Anyone know the current historical consensus on this issue?

Can anyone explain in simple terms why the Germans didn’t just go around Stalingrad?

Very good point. It is a mystery as to why the German Army didn’t simply beseige it and pass on by (6th Army was supposed to strike south).
It wasn’t as if there was not precedent (Hitler wisely decided against taking Leningrad). Plus, getting bogged down in Stalingrad negated the German’s one advantage (mobility).
Of course, Hitler had ceased to be rational-and he was in command. So he ordered Gen. Von Paulus to take the city.
This of course, led to disaster-6th Army was totally destroyed, and that was (essentially) the end of offensive operations in Russia.

Simple terms? OK, Hitler had a woody to conquer Stalin’s namesake city.

Case Blue (the 1942 attack into the Caucasus) was designed to secure the flank of Army Group South by taking Vornezh and Stalingrad. However, once the 6th Army got to Stalingrad, Hitler succembed to the mystical symbolism of taking away ‘Stalin’s City’ and the effort started to suck up resources and attention that hadn’t originally been planned on.

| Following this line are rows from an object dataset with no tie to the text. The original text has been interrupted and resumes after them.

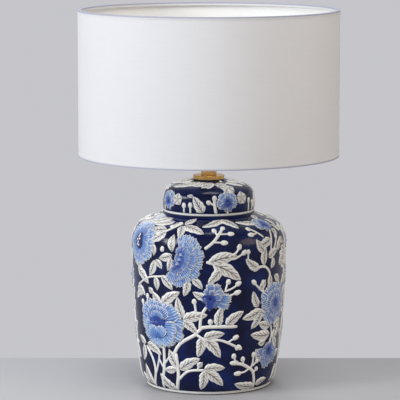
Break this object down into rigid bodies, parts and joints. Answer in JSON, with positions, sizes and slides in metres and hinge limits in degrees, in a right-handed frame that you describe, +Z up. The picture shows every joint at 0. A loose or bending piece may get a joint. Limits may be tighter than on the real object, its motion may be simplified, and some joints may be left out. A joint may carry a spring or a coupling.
{
  "type": "ginger jar table lamp",
  "caption": "Table lamp: lidded glazed ginger jar with raised flowers, brass neck, switched screw lampholder and fabric drum shade on a wire carrier.",
  "frame": {"origin": "centre of the foot, on the surface the lamp stands on", "axes": "+Z up along the lamp's axis, -Y the front, +Y the back with the cord inlet"},
  "size_m": [0.3999, 0.4, 0.578],
  "materials": {
    "glaze": "gloss",
    "relief": "gloss",
    "felt": "matte",
    "rubber": "matte",
    "silicone": "matte",
    "steel": "satin",
    "nickel": "satin",
    "brass": "satin",
    "white_ceramic": "matte",
    "white_plastic": "matte",
    "black_plastic": "gloss",
    "opal": "satin",
    "shade_fabric": "matte",
    "shade_liner": "matte",
    "white_wire": "satin"
  },
  "bodies": {
    "root": {"foot_felt": "felt", "jar_body": "glaze", "cord_grommet": "rubber", "base_gasket": "rubber", "base_washer": "steel", "base_nut": "steel", "threaded_tube": "steel", "jar_lid": "glaze", "lid_gasket": "felt", "neck_gasket": "rubber", "neck_collar": "brass", "check_nut": "steel", "neck_stem": "brass", "holder_cup": "brass", "grub_screw": "steel", "switch_block": "white_plastic", "holder_skirt": "brass", "holder_core": "white_ceramic", "terminal_screws": "brass", "screw_shell": "nickel", "centre_contact": "brass"},
    "switch": {"switch_bar": "black_plastic"},
    "shade": {"shade_fitter": "white_wire", "shade_top_wire": "white_wire", "shade_lining": "shade_liner", "shade_cover": "shade_fabric", "shade_trim_top": "shade_fabric", "shade_trim_bottom": "shade_fabric"},
    "ring_seat": {"shade_washer": "silicone"},
    "ring": {"shade_ring": "brass"},
    "bulb_foot": {"bulb_tip": "nickel", "bulb_insulator": "black_plastic"},
    "bulb": {"bulb_cap": "nickel", "bulb_housing": "white_plastic", "bulb_globe": "opal"}
  },
  "joints": [
    {"name": "switch_push", "type": "slide", "parent": "root", "child": "switch", "axis": [1, 0, 0], "range_m": [0, 0.006]},
    {"name": "shade_turn", "type": "hinge", "parent": "root", "child": "shade", "pos_m": [0, 0, 0.381], "axis": [0, 0, 1], "continuous": true},
    {"name": "ring_rise", "type": "slide", "parent": "root", "child": "ring_seat", "axis": [0, 0, 1], "range_m": [0, 0.0201]},
    {"name": "ring_unscrew", "type": "hinge", "parent": "ring_seat", "child": "ring", "pos_m": [0, 0, 0.388], "axis": [0, 0, 1], "range_deg": [0, 2880]},
    {"name": "bulb_rise", "type": "slide", "parent": "root", "child": "bulb_foot", "axis": [0, 0, 1], "range_m": [0, 0.0218]},
    {"name": "bulb_unscrew", "type": "hinge", "parent": "bulb_foot", "child": "bulb", "pos_m": [0, 0, 0.4], "axis": [0, 0, 1], "range_deg": [0, 2160]}
  ],
  "couplings": [
    {"joint": "ring_rise", "follows": "ring_unscrew", "m_per_rad": 0.00039789},
    {"joint": "bulb_rise", "follows": "bulb_unscrew", "m_per_rad": 0.00057757}
  ]
}
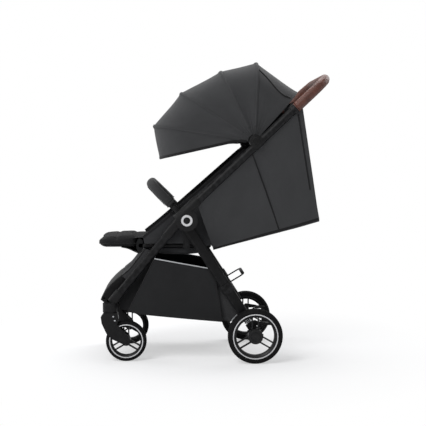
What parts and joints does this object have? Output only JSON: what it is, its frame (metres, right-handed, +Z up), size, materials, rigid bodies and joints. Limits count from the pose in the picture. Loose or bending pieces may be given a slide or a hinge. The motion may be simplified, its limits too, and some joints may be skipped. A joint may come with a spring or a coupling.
{
  "type": "baby stroller",
  "caption": "Light folding stroller with a reclining seat, folding hood, bumper bar, basket, swivelling front wheels and sprung, braked rear wheels.",
  "frame": {"origin": "on the floor under the middle of the overall box", "axes": "+Z up, the stroller faces -X, +Y towards its right side"},
  "size_m": [0.8161, 0.5, 1.0483],
  "materials": {
    "frame": "black anodised satin",
    "plastic": "fine moulded grain",
    "fabric": "charcoal plain weave",
    "mesh_fabric": "dark open weave",
    "webbing": "woven webbing",
    "leather": "brown stitched leather",
    "steel": "bright zinc",
    "rubber": "matt foam rubber",
    "rim": "satin moulded"
  },
  "bodies": {
    "front_frame": {"front_leg_left": "frame", "front_leg_right": "frame", "hub_plates": "plastic", "seat_frame": "frame", "seat_board": "plastic", "seat_pad": "fabric", "foot_plate": "plastic", "foot_apron": "mesh_fabric", "basket": "mesh_fabric", "lap_straps": "webbing", "buckle": "plastic", "seat_wings": "fabric", "caster_sockets": "plastic"},
    "buckle_button": {"buckle_button": "steel"},
    "rear_frame": {"rear_leg_left": "frame", "rear_leg_right": "frame", "rear_crossbar": "frame", "suspension_springs": "steel"},
    "fold_lever": {"fold_lever": "frame"},
    "push_frame": {"push_arm_left": "frame", "push_arm_right": "frame", "handle_bar": "frame", "handle_cover": "leather", "hub_covers": "plastic", "fold_pins": "steel", "hood_clips": "plastic", "side_curtains": "fabric", "rear_curtain": "fabric", "hood_panel_rear": "fabric"},
    "backrest": {"backrest_frame": "frame", "backrest_pad": "fabric", "shoulder_straps": "webbing", "recline_strap": "webbing"},
    "calf_rest": {"calf_board": "plastic", "calf_pad": "fabric"},
    "bumper": {"bumper_bar": "frame", "bumper_cover": "fabric"},
    "hood_rear": {"bow_rear": "plastic", "hood_panel_upper": "fabric"},
    "hood_upper": {"bow_upper": "plastic", "hood_panel_middle": "fabric"},
    "hood_middle": {"bow_middle": "plastic", "hood_panel_front": "fabric"},
    "hood_front": {"bow_front": "plastic", "hood_panel_visor": "fabric"},
    "visor": {"bow_visor": "plastic"},
    "axle_carrier_left": {"axle_carrier_left": "plastic"},
    "brake_pedal_left": {"brake_pedal_left": "plastic"},
    "caster_left": {"fork_left": "plastic"},
    "front_wheel_left": {"front_rim_left": "rim", "front_tyre_left": "rubber"},
    "rear_wheel_left": {"rear_rim_left": "rim", "rear_tyre_left": "rubber"},
    "axle_carrier_right": {"axle_carrier_right": "plastic"},
    "brake_pedal_right": {"brake_pedal_right": "plastic"},
    "caster_right": {"fork_right": "plastic"},
    "front_wheel_right": {"front_rim_right": "rim", "front_tyre_right": "rubber"},
    "rear_wheel_right": {"rear_rim_right": "rim", "rear_tyre_right": "rubber"}
  },
  "joints": [
    {"name": "main_fold", "type": "hinge", "parent": "front_frame", "child": "push_frame", "pos_m": [-0.1, 0, 0.498], "axis": [0, -1, 0], "range_deg": [0, 125], "deforming": ["seat_wings", "side_curtains", "rear_curtain"]},
    {"name": "rear_leg_fold", "type": "hinge", "parent": "front_frame", "child": "rear_frame", "pos_m": [-0.1, 0, 0.498], "axis": [0, 1, 0], "range_deg": [0, 53.51], "deforming": ["basket"]},
    {"name": "recline", "type": "hinge", "parent": "push_frame", "child": "backrest", "pos_m": [-0.006, 0, 0.416], "axis": [0, 1, 0], "range_deg": [-47, 0]},
    {"name": "calf_rest_tilt", "type": "hinge", "parent": "front_frame", "child": "calf_rest", "pos_m": [-0.262, 0, 0.404], "axis": [0, -1, 0], "range_deg": [0, 46]},
    {"name": "bumper_pull", "type": "slide", "parent": "front_frame", "child": "bumper", "axis": [-0.7071, 0, 0.7071], "range_m": [0, 0.035]},
    {"name": "buckle_press", "type": "slide", "parent": "front_frame", "child": "buckle_button", "axis": [0, 0, -1], "range_m": [0, 0.003], "stiffness_N_per_m": 600, "springref_m": -0.002},
    {"name": "fold_lever_press", "type": "hinge", "parent": "rear_frame", "child": "fold_lever", "pos_m": [0.04108, 0, 0.25782], "axis": [0, 1, 0], "range_deg": [0, 24], "stiffness_Nm_per_rad": 1, "springref_deg": -22.92},
    {"name": "hood_rear_fold", "type": "hinge", "parent": "push_frame", "child": "hood_rear", "pos_m": [0.13706, 0, 0.76999], "axis": [0, 1, 0], "range_deg": [0, 26.01], "deforming": ["hood_panel_rear"]},
    {"name": "hood_upper_fold", "type": "hinge", "parent": "hood_rear", "child": "hood_upper", "pos_m": [0.13706, 0, 0.76999], "axis": [0, 1, 0], "range_deg": [0, 20.01], "deforming": ["hood_panel_upper"]},
    {"name": "hood_slide_back", "type": "hinge", "parent": "hood_upper", "child": "hood_middle", "pos_m": [0.13706, 0, 0.76999], "axis": [0, 1, 0], "range_deg": [0, 26], "deforming": ["hood_panel_middle"]},
    {"name": "hood_front_fold", "type": "hinge", "parent": "hood_middle", "child": "hood_front", "pos_m": [0.13706, 0, 0.76999], "axis": [0, 1, 0], "range_deg": [0, 17.51], "deforming": ["hood_panel_front"]},
    {"name": "visor_fold", "type": "hinge", "parent": "hood_front", "child": "visor", "pos_m": [0.13706, 0, 0.76999], "axis": [0, 1, 0], "range_deg": [0, 14.01], "deforming": ["hood_panel_visor"]},
    {"name": "suspension_left", "type": "slide", "parent": "rear_frame", "child": "axle_carrier_left", "axis": [-0.5391, -0.0216, 0.842], "range_m": [0, 0.01], "stiffness_N_per_m": 9000, "springref_m": -0.012, "deforming": ["suspension_springs"]},
    {"name": "rear_wheel_spin_left", "type": "hinge", "parent": "axle_carrier_left", "child": "rear_wheel_left", "pos_m": [0.137, -0.23, 0.0955], "axis": [0, 1, 0], "continuous": true},
    {"name": "brake_left", "type": "hinge", "parent": "axle_carrier_left", "child": "brake_pedal_left", "pos_m": [0.1384, -0.205, 0.1365], "axis": [0, 1, 0], "range_deg": [0, 11]},
    {"name": "caster_swivel_left", "type": "hinge", "parent": "front_frame", "child": "caster_left", "pos_m": [-0.365, -0.165, 0.18], "axis": [0, 0, 1], "continuous": true},
    {"name": "front_wheel_spin_left", "type": "hinge", "parent": "caster_left", "child": "front_wheel_left", "pos_m": [-0.312, -0.165, 0.0715], "axis": [0, 1, 0], "continuous": true},
    {"name": "suspension_right", "type": "slide", "parent": "rear_frame", "child": "axle_carrier_right", "axis": [-0.5391, 0.0216, 0.842], "range_m": [0, 0.01], "stiffness_N_per_m": 9000, "springref_m": -0.012},
    {"name": "rear_wheel_spin_right", "type": "hinge", "parent": "axle_carrier_right", "child": "rear_wheel_right", "pos_m": [0.137, 0.23, 0.0955], "axis": [0, 1, 0], "continuous": true},
    {"name": "brake_right", "type": "hinge", "parent": "axle_carrier_right", "child": "brake_pedal_right", "pos_m": [0.1384, 0.205, 0.1365], "axis": [0, 1, 0], "range_deg": [0, 11.01]},
    {"name": "caster_swivel_right", "type": "hinge", "parent": "front_frame", "child": "caster_right", "pos_m": [-0.365, 0.165, 0.18], "axis": [0, 0, 1], "continuous": true},
    {"name": "front_wheel_spin_right", "type": "hinge", "parent": "caster_right", "child": "front_wheel_right", "pos_m": [-0.312, 0.165, 0.0715], "axis": [0, 1, 0], "continuous": true}
  ],
  "couplings": [
    {"joint": "rear_leg_fold", "follows": "main_fold", "ratio": 0.428},
    {"joint": "hood_rear_fold", "follows": "main_fold", "ratio": 0.208},
    {"joint": "hood_upper_fold", "follows": "main_fold", "ratio": 0.16},
    {"joint": "hood_front_fold", "follows": "hood_slide_back", "ratio": 0.67308},
    {"joint": "visor_fold", "follows": "hood_slide_back", "ratio": 0.53846},
    {"joint": "brake_right", "follows": "brake_left", "ratio": 1}
  ]
}
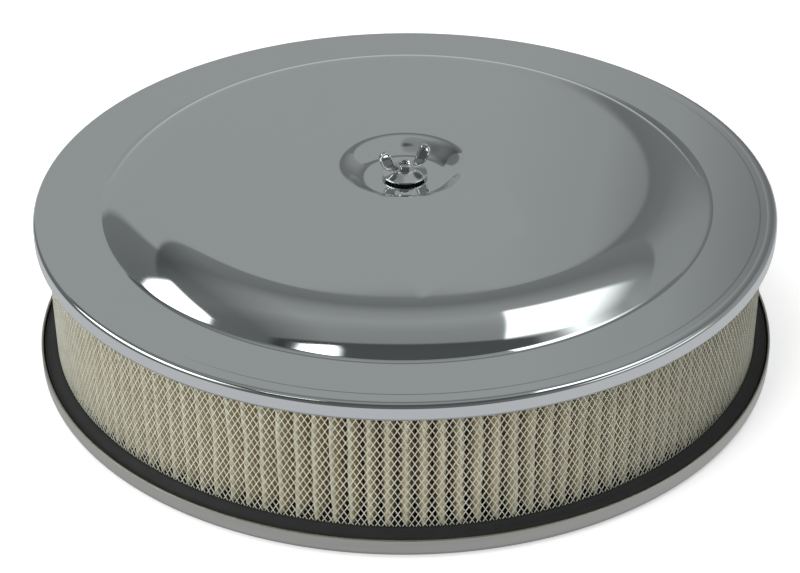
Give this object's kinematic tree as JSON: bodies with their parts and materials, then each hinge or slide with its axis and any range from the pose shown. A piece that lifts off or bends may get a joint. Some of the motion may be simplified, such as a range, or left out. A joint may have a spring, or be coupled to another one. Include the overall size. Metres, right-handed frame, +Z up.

Plus, about a week before the Soviets launched Operation Uranus to cut off the 6th Army, Hitler announced the conquest of Stalingrad at a nazi Prty shindig celebrating the anniversary of the Beer Hall Putsch. After that, he wasn’t about to give up and withdraw (which 6th Army still MIGHT have been able to do. MIGHT.) And after about two-three weeks of being surrounded, without adequate supplies, 6th Army became unable to save itself.

So, in a nutshell, Stalingrad was a sideshow that grew into the tail that wagged the German Army dog due its name.

End? Well, I’d say the end of German offensive operations was their defeat at Kursk in the summer of '43. It may have signalled the end of any hope of Germany’s stopping the Soviets, but it certainly wasn’t Germany’s last offensive.